WORK TO BE COMPLETED: Repeat every line below exactly as it reads.

━━ DATA SECTION ━━

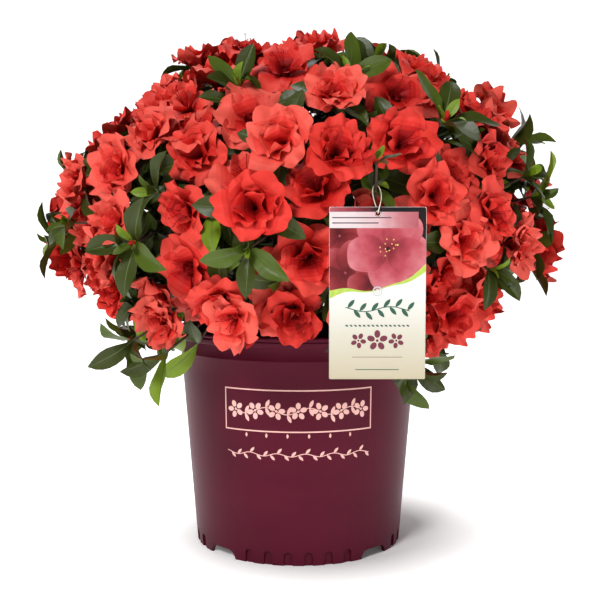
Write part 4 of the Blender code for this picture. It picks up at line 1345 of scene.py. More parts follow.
# %% Join the heaps
BUD_SHADE = 6
for tint, first in FLOWER_TINTS.items():
    shown = petal_tone_and_painted_shade_finishes[first:first + len(PAINTED_SHADE_LIMITS) + 1]
    petal_heaps[tint].join("outer_petals_" + tint, shown, "petals", *CROWN_NODES)
    inner_heaps[tint].join("inner_petals_" + tint, shown, "petals", *CROWN_NODES)
throat_heap.join("flower_throats", [throat_painted_shade_finish], "petals", *CROWN_NODES)
stamen_heap.join("stamens", [stamen_finish], "petals", *CROWN_NODES)
for tint, heap in leaf_heaps.items():
    heap.join("leaves_" + tint, [leaf_finishes[tint]], "leaves", *CROWN_NODES)
rib_heap.join("leaf_midribs", [rib_finish], "leaves", *CROWN_NODES)
bud_heap.join("buds", [petal_tone_and_painted_shade_finishes[BUD_SHADE]], "petals", *CROWN_NODES)
sepal_heap.join("bud_scales", [leaf_finishes["young"]], "leaves", *CROWN_NODES)

# %% [markdown]
# ## Stem, boughs and twigs
# The wood repeats the middle lines of the solids, with their corners cut off, and starts each bough
# inside the stem so that the two look grown together.  Bark is never smooth, so the ring points are
# pushed in and out by noise that is stretched along the limb.

# %% Wood sizes
MIX_SURFACE = 0.217
MIX_MOUND = 0.004
STEM_FORK = 0.290
STEM_RADIUS = 0.0100
STEM_FLARE_RADIUS = 0.0165
STEM_LEAN = 0.0025
BOUGH_LAST = 0.025
BOUGH_RADII = (0.0046, 0.0022)
BOUGH_FOOT = {"skirt": 0.243, "middle": 0.260, "upper": 0.277, "top": 0.286}
BOUGH_LEAD = (0.4, 0.004)  # where a bough sags on its way out, and by how much
TOP_LEAD = (0.034, 0.0088)  # how far a top bough first rises and reaches out
STEM_BEND = 2.2
FLARE_FADE = 2.6  # the flare is gone after 1/2.6 of the stem


def stem_axis(height):
    """Centre line of the main stem."""
    rise = (height - MIX_SURFACE) / (STEM_FORK - MIX_SURFACE)
    return Vector((STEM_LEAN * math.sin(rise * STEM_BEND), STEM_LEAN * rise, height))


def stem_radius(height):
    """Radius of the main stem, which flares where it meets the mix."""
    rise = (height - MIX_SURFACE) / (STEM_FORK - MIX_SURFACE)
    flare = max(0.0, 1.0 - rise * FLARE_FADE) ** 2
    return STEM_RADIUS + (STEM_FLARE_RADIUS - STEM_RADIUS) * flare


def bough_path(index):
    """Middle line of the bough that carries a mass."""
    name, azimuth, elevation, reach = MASSES[index][:4]
    tier = name.split("_")[0]
    flat = crown_direction(azimuth, 0.0)
    end = crown_point(azimuth, elevation, BOUGH_END)
    heading = (crown_point(azimuth, elevation, STEM_END * reach) - end).normalized()
    foot = stem_axis(BOUGH_FOOT[tier])
    lead = foot.lerp(end, BOUGH_LEAD[0]) - Vector((0.0, 0.0, BOUGH_LEAD[1]))
    if tier == "top":
        lead = foot + Vector((0.0, 0.0, TOP_LEAD[0])) + flat * TOP_LEAD[1]
    return [foot, lead, end - heading * BOUGH_LAST, end]


print("stem from", round(stem_radius(MIX_SURFACE), 4), "to", round(stem_radius(STEM_FORK), 4), "m")

# %% Bark helpers
BARK_STRETCH = 0.35  # ridges run along the limb, so noise is drawn out that way
SHARP_EDGE = math.radians(38)


def cut_corners(path, rounds):
    """The path with its corners cut off again and again, and its ends kept."""
    for _ in range(rounds):
        cut = [path[0]]
        for before, after in zip(path, path[1:]):
            cut += [before.lerp(after, 0.25), before.lerp(after, 0.75)]
        path = cut + [path[-1]]
    return path


def between(radii, count):
    """Evenly stepped radii from the first to the second."""
    return [radii[0] + (radii[1] - radii[0]) * k / (count - 1) for k in range(count)]


def roughen(bm, depth, pitch):
    """Push the points of limbs in and out: ridges a few millimetres apart."""
    bm.normal_update()
    for vert in bm.verts:
        spot = Vector((vert.co.x, vert.co.y, vert.co.z * BARK_STRETCH)) / pitch
        vert.co += vert.normal * depth * (noise.noise(spot) + 0.5 * noise.noise(spot * 2.3))


def piece_of(bm, name, finish, slot, *nodes):
    """Object from a bmesh, smooth but for its sharp edges, that stands for CAD nodes."""
    mesh = mesh_of(bm, name)
    mesh.set_sharp_from_angle(angle=SHARP_EDGE)
    made = place_piece(name, mesh, [finish])
    if nodes:
        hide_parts(*nodes)
    print(name, "has", sum(len(face.vertices) - 2 for face in mesh.polygons), "triangles")
    return made


print("a path of 4 points, its corners cut twice:", len(cut_corners(bough_path(0), 2)), "points")

# %% Bark finish
def bark_finish(name, *codes):
    """Thin grey-brown bark: fissures a millimetre or two apart, dry and dull."""
    return finish(name, (
        OBJECT_PLACE,
        ("drawn", "Mapping", {"Vector": "place.Object", "Scale": (1.0, 1.0, 0.4)}),
        ("plates", "TexNoise", {"Vector": "drawn.Vector", "Scale": 420.0, "Detail": 6.0,
                                "Roughness": 0.6}),
        ("tone", "ValToRGB", {"Fac": "plates.Fac"}, [("color_ramp", codes)]),
        ("bump", "Bump", {"Strength": 0.7, "Distance": 0.0006, "Height": "plates.Fac"}),
    ), {"Base Color": "tone.Color", "Roughness": 0.82, "IOR": 1.45, "Normal": "bump.Normal"})


bark = bark_finish("azalea bark", "#2a1d15", "#5a4534", "#8a745c")
twig_bark = bark_finish("twig bark", "#241a12", "#3d2d20", "#5c4936")
print("finishes of the wood:", bark.name, "and", twig_bark.name)

# %% Stem and boughs
STEM_RINGS = 24
STEM_SIDES = 20
STEM_END_RISE = 0.004  # the stem ends a little above its fork, inside the boughs
BOUGH_SIDES = 8
STEM_BARK = (0.0011, 0.006)  # depth and pitch of the ridges
BOUGH_BARK = (0.0005, 0.004)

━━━

CORRECT OUTPUT:
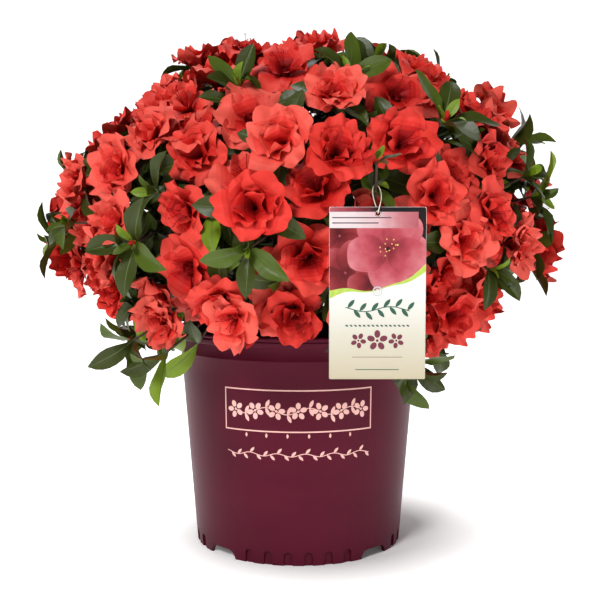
Write part 4 of the Blender code for this picture. It picks up at line 1345 of scene.py. More parts follow.
# %% Join the heaps
BUD_SHADE = 6
for tint, first in FLOWER_TINTS.items():
    shown = petal_tone_and_painted_shade_finishes[first:first + len(PAINTED_SHADE_LIMITS) + 1]
    petal_heaps[tint].join("outer_petals_" + tint, shown, "petals", *CROWN_NODES)
    inner_heaps[tint].join("inner_petals_" + tint, shown, "petals", *CROWN_NODES)
throat_heap.join("flower_throats", [throat_painted_shade_finish], "petals", *CROWN_NODES)
stamen_heap.join("stamens", [stamen_finish], "petals", *CROWN_NODES)
for tint, heap in leaf_heaps.items():
    heap.join("leaves_" + tint, [leaf_finishes[tint]], "leaves", *CROWN_NODES)
rib_heap.join("leaf_midribs", [rib_finish], "leaves", *CROWN_NODES)
bud_heap.join("buds", [petal_tone_and_painted_shade_finishes[BUD_SHADE]], "petals", *CROWN_NODES)
sepal_heap.join("bud_scales", [leaf_finishes["young"]], "leaves", *CROWN_NODES)

# %% [markdown]
# ## Stem, boughs and twigs
# The wood repeats the middle lines of the solids, with their corners cut off, and starts each bough
# inside the stem so that the two look grown together.  Bark is never smooth, so the ring points are
# pushed in and out by noise that is stretched along the limb.

# %% Wood sizes
MIX_SURFACE = 0.217
MIX_MOUND = 0.004
STEM_FORK = 0.290
STEM_RADIUS = 0.0100
STEM_FLARE_RADIUS = 0.0165
STEM_LEAN = 0.0025
BOUGH_LAST = 0.025
BOUGH_RADII = (0.0046, 0.0022)
BOUGH_FOOT = {"skirt": 0.243, "middle": 0.260, "upper": 0.277, "top": 0.286}
BOUGH_LEAD = (0.4, 0.004)  # where a bough sags on its way out, and by how much
TOP_LEAD = (0.034, 0.0088)  # how far a top bough first rises and reaches out
STEM_BEND = 2.2
FLARE_FADE = 2.6  # the flare is gone after 1/2.6 of the stem


def stem_axis(height):
    """Centre line of the main stem."""
    rise = (height - MIX_SURFACE) / (STEM_FORK - MIX_SURFACE)
    return Vector((STEM_LEAN * math.sin(rise * STEM_BEND), STEM_LEAN * rise, height))


def stem_radius(height):
    """Radius of the main stem, which flares where it meets the mix."""
    rise = (height - MIX_SURFACE) / (STEM_FORK - MIX_SURFACE)
    flare = max(0.0, 1.0 - rise * FLARE_FADE) ** 2
    return STEM_RADIUS + (STEM_FLARE_RADIUS - STEM_RADIUS) * flare


def bough_path(index):
    """Middle line of the bough that carries a mass."""
    name, azimuth, elevation, reach = MASSES[index][:4]
    tier = name.split("_")[0]
    flat = crown_direction(azimuth, 0.0)
    end = crown_point(azimuth, elevation, BOUGH_END)
    heading = (crown_point(azimuth, elevation, STEM_END * reach) - end).normalized()
    foot = stem_axis(BOUGH_FOOT[tier])
    lead = foot.lerp(end, BOUGH_LEAD[0]) - Vector((0.0, 0.0, BOUGH_LEAD[1]))
    if tier == "top":
        lead = foot + Vector((0.0, 0.0, TOP_LEAD[0])) + flat * TOP_LEAD[1]
    return [foot, lead, end - heading * BOUGH_LAST, end]


print("stem from", round(stem_radius(MIX_SURFACE), 4), "to", round(stem_radius(STEM_FORK), 4), "m")

# %% Bark helpers
BARK_STRETCH = 0.35  # ridges run along the limb, so noise is drawn out that way
SHARP_EDGE = math.radians(38)


def cut_corners(path, rounds):
    """The path with its corners cut off again and again, and its ends kept."""
    for _ in range(rounds):
        cut = [path[0]]
        for before, after in zip(path, path[1:]):
            cut += [before.lerp(after, 0.25), before.lerp(after, 0.75)]
        path = cut + [path[-1]]
    return path


def between(radii, count):
    """Evenly stepped radii from the first to the second."""
    return [radii[0] + (radii[1] - radii[0]) * k / (count - 1) for k in range(count)]


def roughen(bm, depth, pitch):
    """Push the points of limbs in and out: ridges a few millimetres apart."""
    bm.normal_update()
    for vert in bm.verts:
        spot = Vector((vert.co.x, vert.co.y, vert.co.z * BARK_STRETCH)) / pitch
        vert.co += vert.normal * depth * (noise.noise(spot) + 0.5 * noise.noise(spot * 2.3))


def piece_of(bm, name, finish, slot, *nodes):
    """Object from a bmesh, smooth but for its sharp edges, that stands for CAD nodes."""
    mesh = mesh_of(bm, name)
    mesh.set_sharp_from_angle(angle=SHARP_EDGE)
    made = place_piece(name, mesh, [finish])
    if nodes:
        hide_parts(*nodes)
    print(name, "has", sum(len(face.vertices) - 2 for face in mesh.polygons), "triangles")
    return made


print("a path of 4 points, its corners cut twice:", len(cut_corners(bough_path(0), 2)), "points")

# %% Bark finish
def bark_finish(name, *codes):
    """Thin grey-brown bark: fissures a millimetre or two apart, dry and dull."""
    return finish(name, (
        OBJECT_PLACE,
        ("drawn", "Mapping", {"Vector": "place.Object", "Scale": (1.0, 1.0, 0.4)}),
        ("plates", "TexNoise", {"Vector": "drawn.Vector", "Scale": 420.0, "Detail": 6.0,
                                "Roughness": 0.6}),
        ("tone", "ValToRGB", {"Fac": "plates.Fac"}, [("color_ramp", codes)]),
        ("bump", "Bump", {"Strength": 0.7, "Distance": 0.0006, "Height": "plates.Fac"}),
    ), {"Base Color": "tone.Color", "Roughness": 0.82, "IOR": 1.45, "Normal": "bump.Normal"})


bark = bark_finish("azalea bark", "#2a1d15", "#5a4534", "#8a745c")
twig_bark = bark_finish("twig bark", "#241a12", "#3d2d20", "#5c4936")
print("finishes of the wood:", bark.name, "and", twig_bark.name)

# %% Stem and boughs
STEM_RINGS = 24
STEM_SIDES = 20
STEM_END_RISE = 0.004  # the stem ends a little above its fork, inside the boughs
BOUGH_SIDES = 8
STEM_BARK = (0.0011, 0.006)  # depth and pitch of the ridges
BOUGH_BARK = (0.0005, 0.004)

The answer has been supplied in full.